Chart Analysis: The S&P Metals & Mining Select Index shows a well-established downtrend going back to the early 2012 highs, line a.
- It has rallied 10% from its June lows but is still down over 17% for the YTD.
- This week’s close may be back above the 20-week EMA with the starc+ band at 1994.
- The downtrend is now at 2034 with the major 38.2% Fibonacci retracement resistance at 2456.
- The weekly relative performance is back above its WMA but still does not show a completed bottom formation.
- The major downtrend, line b, is still well above current levels.
- There is weekly support now in the 1700-1770 area.
BHP Billiton Ltd. (BHP) is a $171.9 billion global mining giant that recently reported a 30% fall in net profits and just announced a cut in executive pay. The stock is down just over 16% YTD.
- The weekly chart shows that the lower boundary of its two-year trading range, line b, at $56.82 was broken in early July as it hit a low of $55.66.
- The weekly starc+ band was reached last week with the high of $68.48.
- There is further resistance in the $70-$71 area with major (line a) in the $79.50-$80.50 area.
- The weekly relative performance is holding just barely above its WMA with major resistance at line e.
- The weekly OBV broke its uptrend, line f, in early March warning of the upcoming plunge.
- The OBV has failed so far to break its downtrend, line g, or move above its WMA.
- The daily OBV (not shown) is negative and does not yet suggest that a low is in place.
NEXT PAGE: What It Means|pagebreak|
Rio Tinto Plc (RIO) is an $87.6 billion London-based mining giant that is down over 15% in 2013. Their recent earnings reflected a 16% drop in profits.
- From the June lows at $39.14, it has rallied to a high of $50.54 and is still up 21% from the lows.
- Once below the initial support at $45.50-$46, there is further at $43.72, which is the quarterly pivot.
- The relative performance has moved back above its MA but still shows a long-term downtrend, line c.
- The weekly OBV broke its downtrend two weeks ago and is still slightly above its WMA.
- The daily RS and OBV analysis (not shown) does suggest a short-term bottom may be in place.
- Once above the resistance at $50.54, the initial weekly downtrend, line b, is at $56.85.
- The longer-term downtrend, line a, is in the $59.50 area.
Vale S.A. (VALE) is a $77.4 billion Brazil-based miner that has rallied recently on the positive manufacturing data out of China. It is the weakest of the three as it is down over 26% YTD. According to Morningstar it has negative performance for the past three and five years.
- The rally from the low at $12.39 appears to have stalled below the $16 level.
- Additional resistance is in the $17-$17.40 area with the long-term downtrend, line 3, at $18.48.

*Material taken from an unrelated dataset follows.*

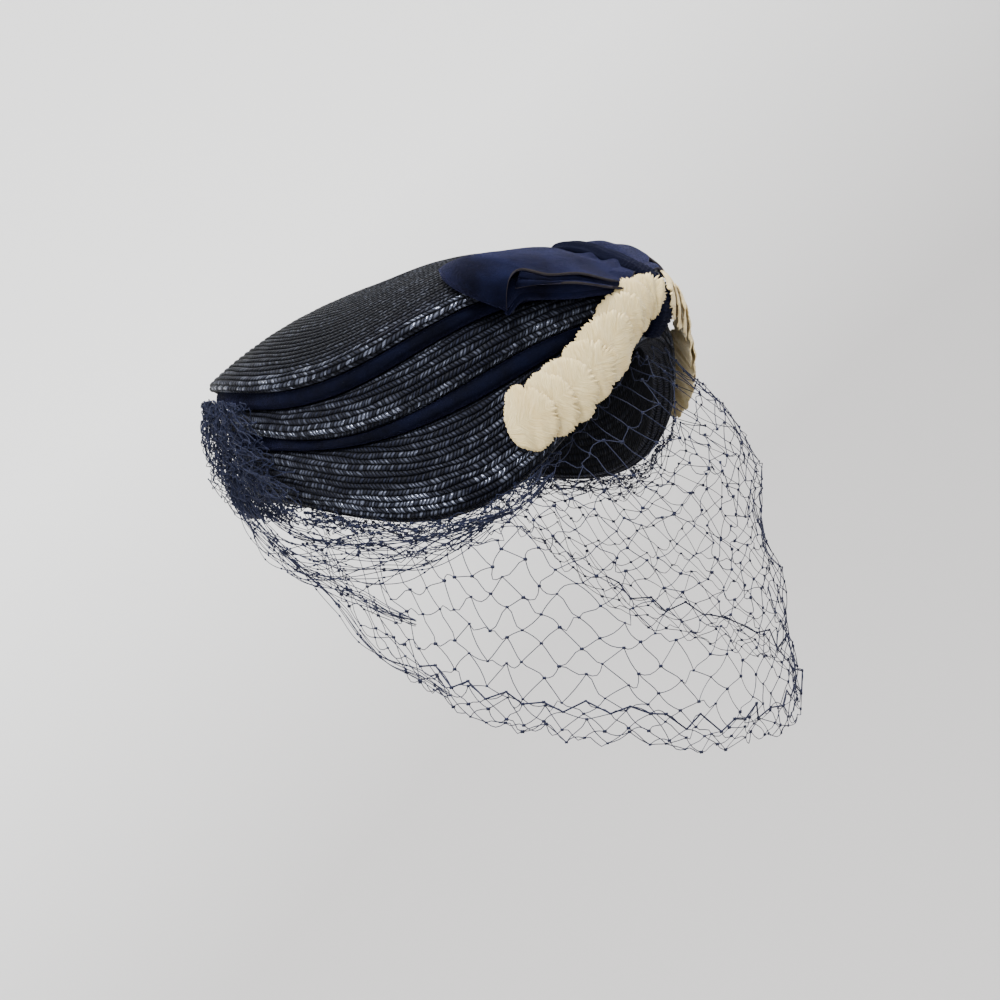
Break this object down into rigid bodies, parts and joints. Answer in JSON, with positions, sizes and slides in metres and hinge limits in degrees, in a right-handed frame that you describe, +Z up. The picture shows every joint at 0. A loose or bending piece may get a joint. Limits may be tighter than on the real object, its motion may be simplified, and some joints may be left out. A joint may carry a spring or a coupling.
{
  "type": "pillbox hat",
  "caption": "Shallow tiered straw pillbox hat with velvet bands, a velvet bow, two cream feather pads and a hanging net veil.",
  "frame": {"origin": "the inside top of the hollow at the middle of the plan, where the hat sits on a head", "axes": "+Z up as worn, -Y to the front of the hat, +X to the wearer's left; the hat's own base is tipped 19 degrees, front up"},
  "size_m": [0.1804, 0.2464, 0.1979],
  "materials": {
    "straw": "glossy woven navy straw braid",
    "velvet": "navy velvet pile",
    "feather": "cream clipped feathers, satin",
    "net": "navy net thread"
  },
  "bodies": {
    "root": {"straw_crown": "straw", "upper_velvet_band": "velvet", "lower_velvet_band": "velvet", "bow_right_loop": "velvet", "bow_left_loop": "velvet", "bow_knot": "velvet", "right_feather_pad": "feather", "left_feather_pad": "feather", "veil": "net", "veil_gather": "net"}
  },
  "joints": []
}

- The weekly relative performance shows a similar pattern as the other two miners as it is just barely above its WMA.
- The OBV has dropped back below its WMA and is well below the resistance at line g.

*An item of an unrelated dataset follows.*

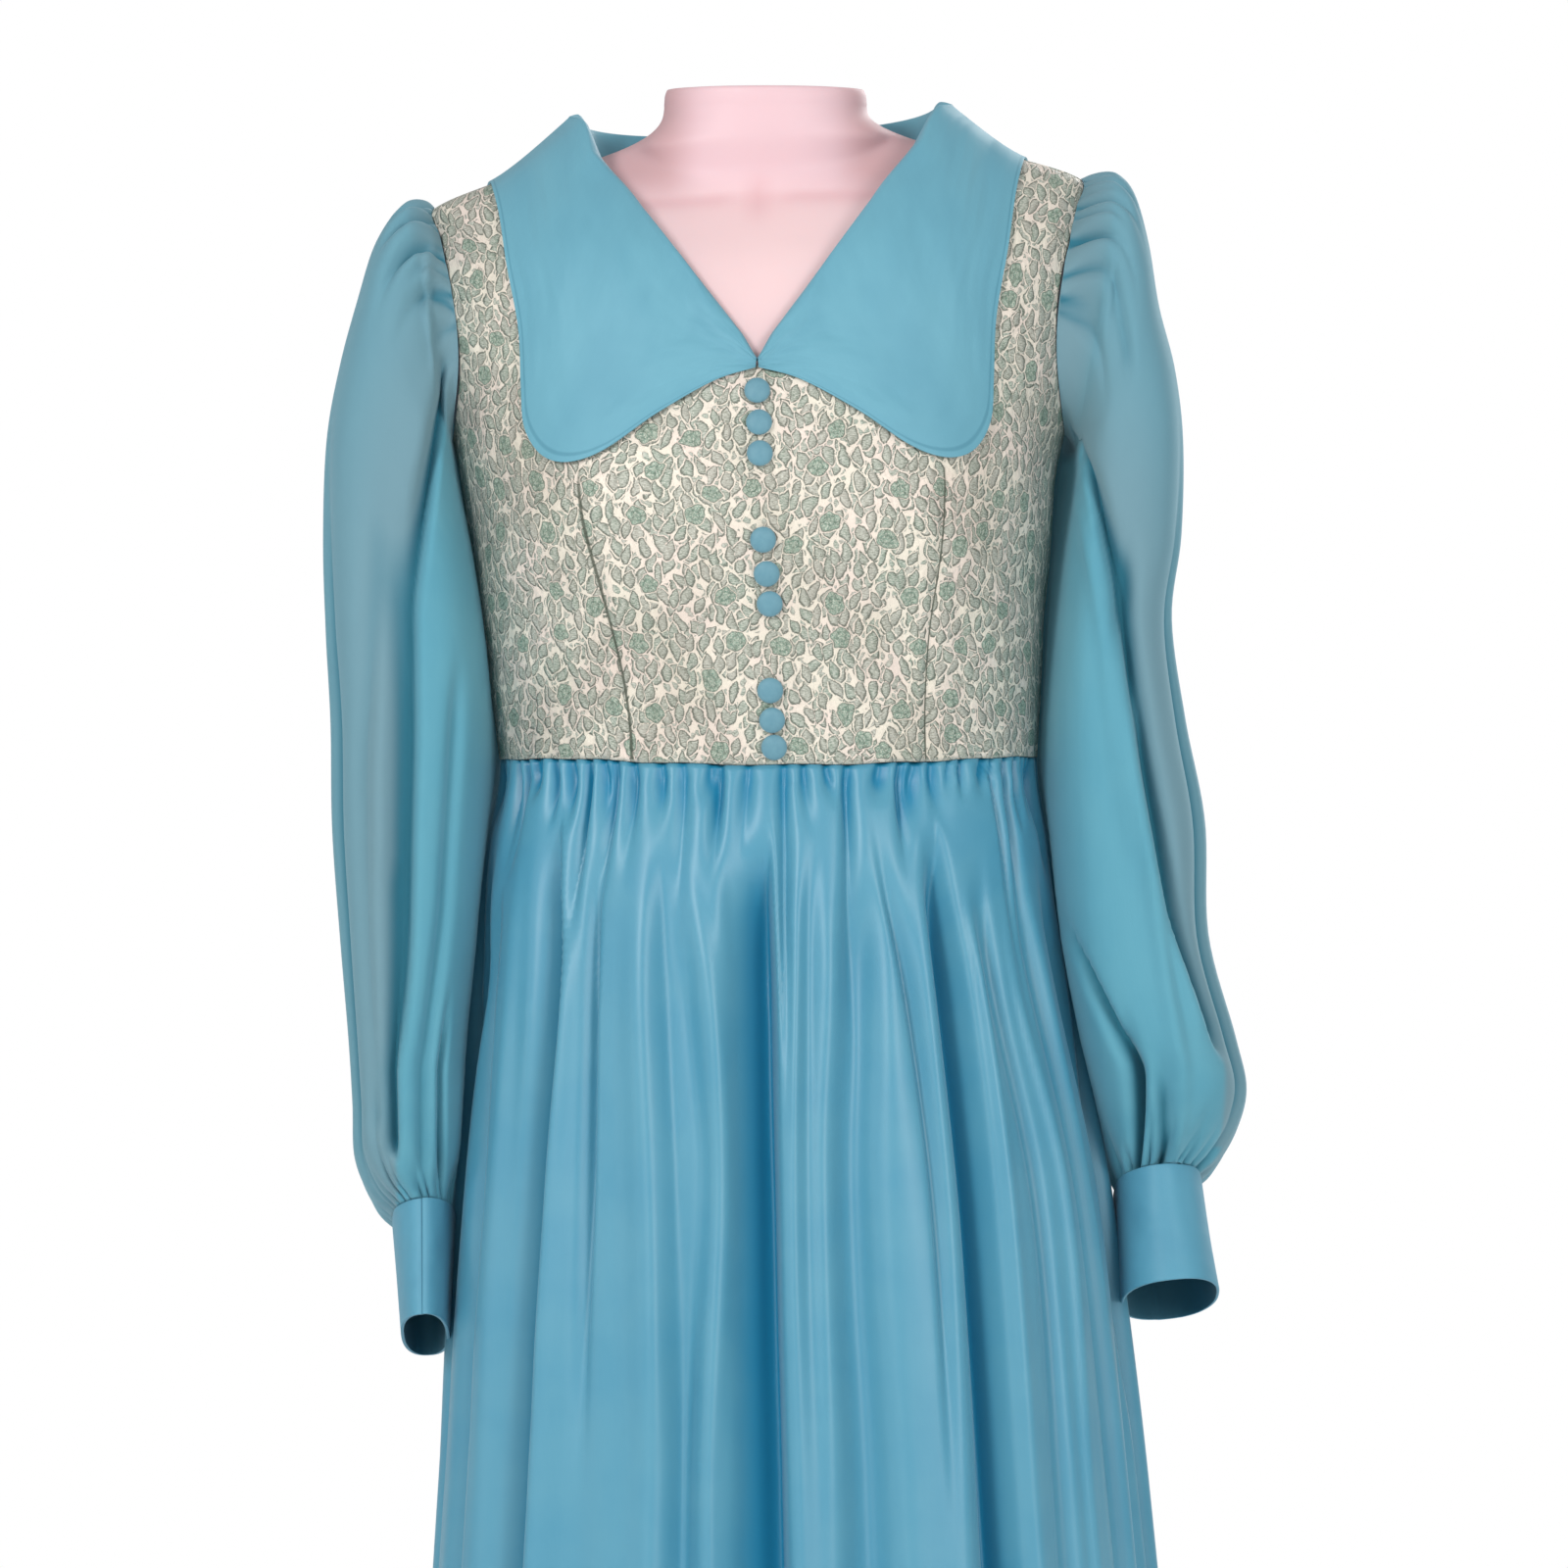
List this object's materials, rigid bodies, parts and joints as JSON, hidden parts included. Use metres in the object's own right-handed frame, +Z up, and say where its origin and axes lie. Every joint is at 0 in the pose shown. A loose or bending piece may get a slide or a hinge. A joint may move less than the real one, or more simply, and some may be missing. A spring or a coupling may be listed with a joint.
{
  "type": "prairie dress on a dress form",
  "caption": "Long-sleeved full-length dress with a wide rounded collar, brocade bodice and gathered skirt, on a limbless dress form with a pole and round base.",
  "frame": {"origin": "on the floor, at the centre of the stand's base", "axes": "+Z up, -Y towards the front of the dress, +X towards the wearer's left"},
  "size_m": [0.4839, 0.4144, 1.4212],
  "materials": {
    "brocade": "woven brocade with metallic thread",
    "collar_cloth": "smooth, low sheen",
    "skirt_cloth": "soft gloss",
    "chiffon": "sheer, matt",
    "zip_nylon": "satin",
    "zip_metal": "satin",
    "form_skin": "satin",
    "stand_metal": "satin"
  },
  "bodies": {
    "dress_and_form": {"stand_base": "stand_metal", "stand_pole": "stand_metal", "form_torso": "form_skin", "bodice_front": "brocade", "bodice_back_left": "brocade", "bodice_back_right": "brocade", "skirt_front": "skirt_cloth", "skirt_back_left": "skirt_cloth", "skirt_back_right": "skirt_cloth", "collar_left": "collar_cloth", "collar_right": "collar_cloth", "sleeve_left": "chiffon", "sleeve_right": "chiffon", "cuff_left": "collar_cloth", "cuff_right": "collar_cloth", "button_1": "collar_cloth", "button_2": "collar_cloth", "button_3": "collar_cloth", "button_4": "collar_cloth", "button_5": "collar_cloth", "button_6": "collar_cloth", "button_7": "collar_cloth", "button_8": "collar_cloth", "button_9": "collar_cloth", "zip_teeth": "zip_nylon", "zip_slider": "zip_metal"},
    "pull_tab": {"zip_pull": "zip_metal"}
  },
  "joints": [
    {"name": "pull_tab_hinge", "type": "hinge", "parent": "dress_and_form", "child": "pull_tab", "pos_m": [-0.0055, 0.07752, 1.36718], "axis": [1, 0, 0], "range_deg": [0, 135]}
  ]
}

- The daily OBV (not shown) has broken its downtrend and shows a much more positive formation.
- There is initial support now at $14.30-$14.00 with more important at $13.60.
What It Means: In the past few months, some of the investment firms have turned negative on many commodities based on concerns over growth and increased shipping cost. Other firms have concluded that the high level of bearish sentiment is a positive sign. My view that the economy will continue to improve has me keeping an eye on materials and these large mining stocks.
The lack of any strong weekly buy signals makes me cautious about buying any of these three miners near current levels as one would need to risk 7-10%, which is too high. The daily studies do need to be monitored closely as a drop back to more important support could create a buying opportunity.